- Born: October 30, 1994 (age 31) Buffalo, New York
- Education: New York University
- Occupation: Actor

= Elizabeth Cappuccino =

American actress

Elizabeth Cappuccino is an American film and television actress. She is best known for starring in Super Dark Times and for playing a young Jessica Jones in the Netflix series of the same name.

==Family and early life==
Cappuccino was born on October 30, 1994, to parents Andrew and Helen. She has five siblings. Her parents are physicians in the Buffalo, NY area. She went to high school at Nichols School, graduating in 2013. Cappuccino attended the Tisch School of the Arts at New York University, graduating in 2017.

==Acting career==
Cappuccino's career began while she was still in high school, in the television program Deception, in which she had a recurring role. She continued to be cast while attending NYU, including in Jessica Jones, Broad City and her first feature film, Super Dark Times. Cappuccino has spoken of the challenges presented by meeting the simultaneous demands of a full-time academic curriculum and her acting work in these productions as well as several TV movies and shorts.
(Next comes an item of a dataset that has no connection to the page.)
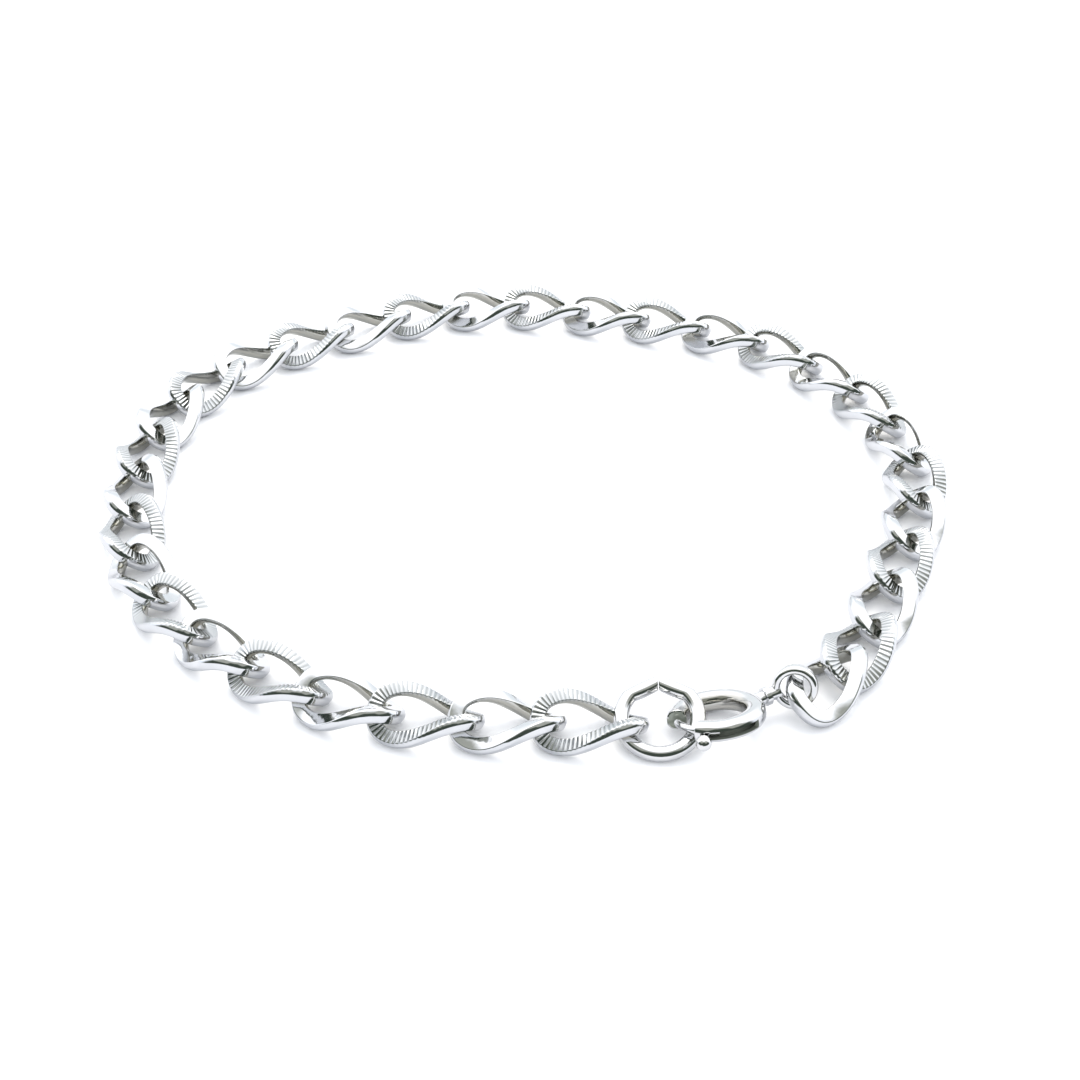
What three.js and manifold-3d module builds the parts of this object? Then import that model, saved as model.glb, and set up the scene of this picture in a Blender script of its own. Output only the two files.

Cappuccino received praise for her performance in Super Dark Times and has since been featured in Orange is the New Black, in the film Otherhood opposite Angela Bassett, and in the television series Next, in a recurring role as John Slattery's daughter.

==Personal life==
Cappuccino's family has several other film and Hollywood connections as well: her parents have executive-produced several films, and her brother, Mac, is a producer in Hollywood. Cappuccino lives in New York City.